TO LIVE AND BE IN TRUTH
It may sound high-flown to declare an allegiance to Truth. But with so many Republicans jumping down the rabbit-hole of Untruth, still clinging to lies of the “stolen election” of seven months ago and now saluting Trump’s imminent “reinstatement” to the White House by August, plus their beating the canard that Democrats are frauds, one wants (at least this Democrat wants) to lift up into the empyrean. Once upon a time, Americans had the ability to say “Nuts!” to charlatans, crazies, and fear-mongers, but no more. We need to recover that ability.

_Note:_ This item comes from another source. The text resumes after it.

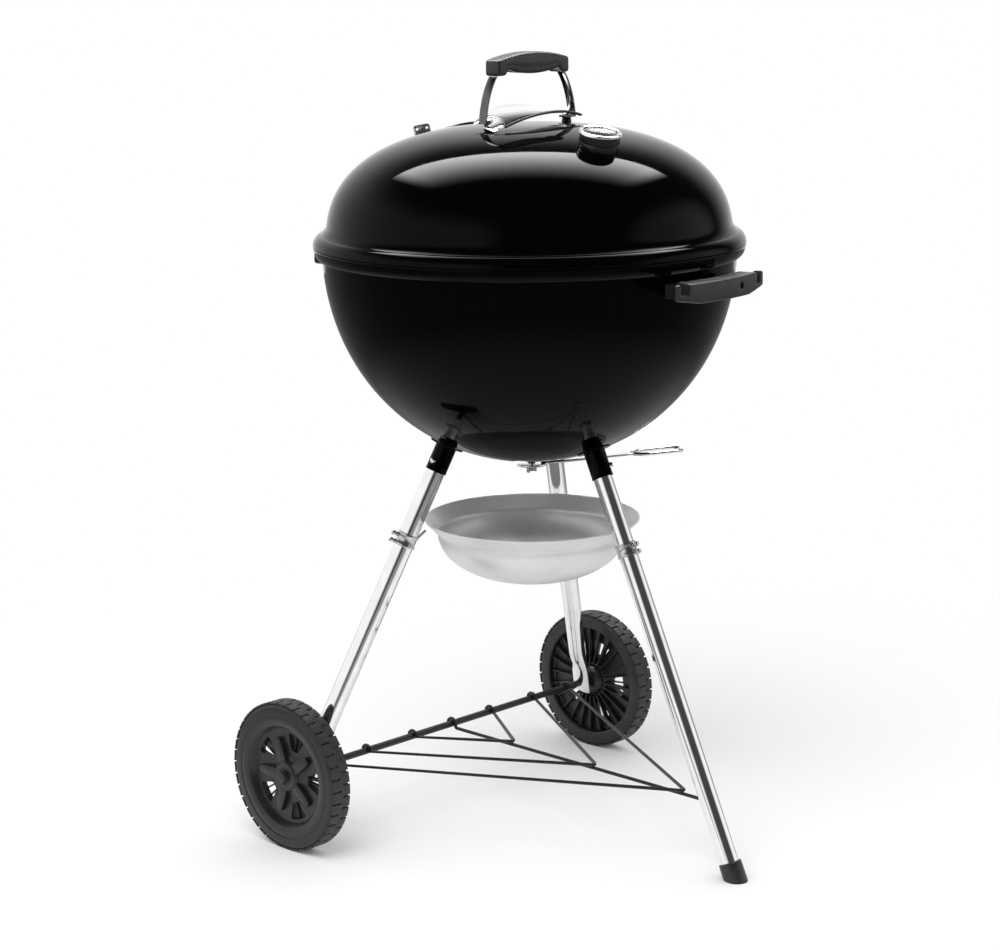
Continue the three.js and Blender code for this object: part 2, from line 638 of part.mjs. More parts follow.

With a focused investigation of the Jan. 6 insurrection conducted by a House select committee — and with tutorials on the perils of political violence and the value of democracy — we can both stay in the realm of Truth and instruct ourselves on democracy’s repair. Not least because witnesses must swear to tell the truth, but, contrasted with the acceleration of Untruth on the right (see: the looniness of QAnon), this committee’s proceedings may serve as moral oasis. Sen. McConnell may insist the country “move on” from Jan. 6, and Sen. John Thune may declare his party has no interest in relitigating that event, but Sen. Angus King, Independent from Maine, has it right: “When people are moving heaven and earth to block an investigation, you’ve got to ask, what is it they’re afraid will be revealed?” Truth maybe? (Or their own complicity for Jan. 6?). Notably, both co-chairs of the 9/11 Commission (Lee Hamilton, Tom Kean) cite the need to get to the truth.
Why Truth? Because: Democracy, a form of government premised as self-governing, cannot function if it stokes its constituent parts — its people and its institutions — with lies, loony conspiracy theories, Untruth. As the old adage goes, the Truth will make us free — and it will make us better small-d democrats.